有可能是内核从4.4升级到了4.9的缘故,原来可以工作的vmware12不能启动了,还是老样子,模块vmmon和vmnet
参考 https://communities.vmware.com/message/2604831
https://communities.vmware.com/thread/536977?start=0&tstart=0
使用脚本 https://bugfixes.promisedev.com/
但出现问题:
Starting VMware services:
Virtual machine monitor failed
Virtual machine communication interface done
VM communication interface socket family done
Blocking file system done
Virtual ethernet failed
VMware Authentication Daemon done
仔细看编译过程,还是 get_user_pages 有问题,猜想有可能是因为4.9 新内核,使用 /usr/src/linux-headers-4.9.0-deepin4-common/include/linux/*.h等头文件和/usr/lib/vmware/modules/source/vmnet-only or vmmon-only/*.c 文件存在版本匹配问题
上面的参考并没有解决问题,但 http://www.jianshu.com/p/df30c0c3889b 一文提出了问题所在,就是内核更新后,同一个函数名,参数个数和形式有变化
在文件 /usr/src/linux-headers-4.9.0-deepin4-common/include/linux/mm.h 中(即新内核中)
long get_user_pages_remote(struct task_struct *tsk, struct mm_struct *mm,
unsigned long start, unsigned long nr_pages,
unsigned int gup_flags, struct page **pages,
struct vm_area_struct **vmas);
long get_user_pages(unsigned long start, unsigned long nr_pages,
unsigned int gup_flags, struct page **pages,
struct vm_area_struct **vmas);
在 vmnet-only/userif.c 中(即 vmware 12 的模块中)
struct page *page = NULL;
int retval;
down_read(¤t->mm->mmap_sem);
retval = get_user_pages(current, current->mm, addr,
1, 1, 0, &page, NULL);
可以发现,即使把 get_user_pages 修改为 get_user_pages_remote,仍然存在参数个数不匹配的问题(get_user_pages_remote只有7个参数)

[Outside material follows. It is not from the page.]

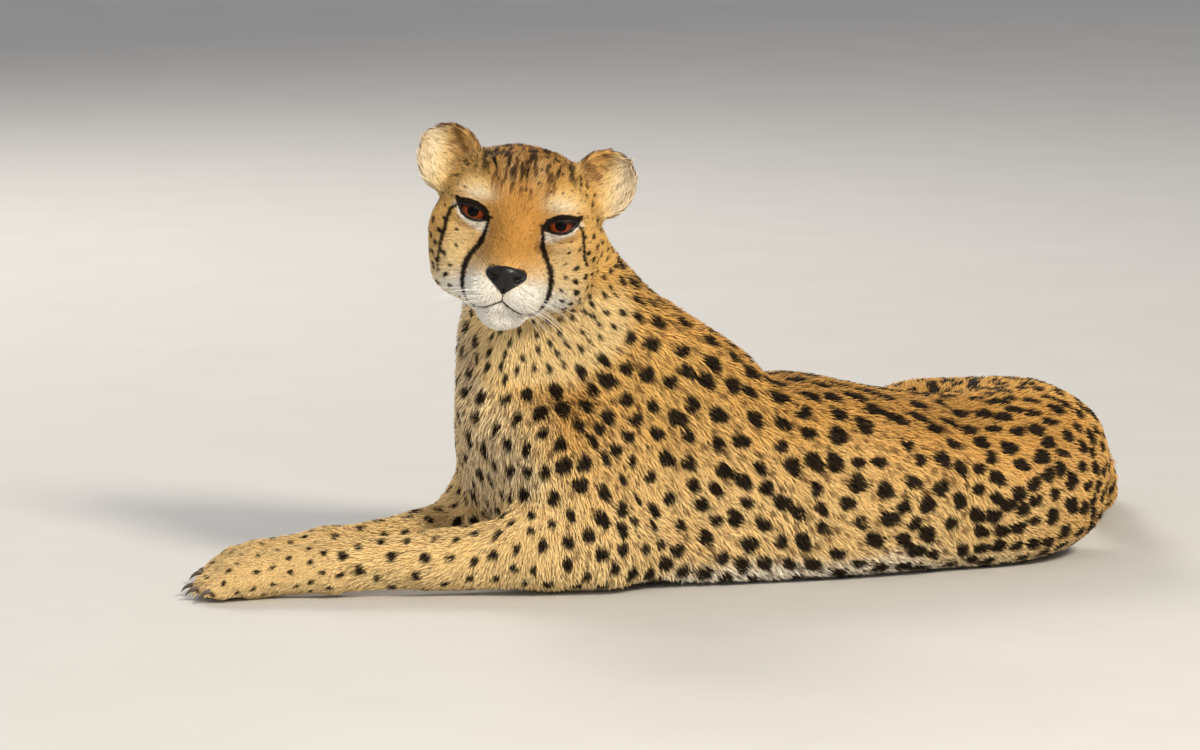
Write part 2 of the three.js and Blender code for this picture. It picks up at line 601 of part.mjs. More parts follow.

current 是宏,就是 get_current(),将返回 struct task_struct * 指针类型
仔细比对一下 4.4.0 内核中 mm.h 文件中的 get_user_pages,其形式如下:
long __get_user_pages(struct task_struct *tsk, struct mm_struct *mm,
unsigned long start, unsigned long nr_pages,
unsigned int foll_flags, struct page **pages,
struct vm_area_struct **vmas, int *nonblocking);
long get_user_pages(struct task_struct *tsk, struct mm_struct *mm,
unsigned long start, unsigned long nr_pages,
int write, int force, struct page **pages,
struct vm_area_struct **vmas);
就是原来多一个 __get_user_pages,但没有 get_user_pages_remote,而 get_user_pages 有8个参数。怎么把8个参数中的 int write 和 int force 与7个参数中的 unsigned int gup_flags对应起来是个问题
花了不少时间,终于发现这些函数的实现在4.9内核的gup.c文件中 (参考linux内核源码 https://git.kernel.org/pub/scm/linux/kernel/git/stable/linux-stable.git/tree/mm/gup.c?h=linux-4.9.y )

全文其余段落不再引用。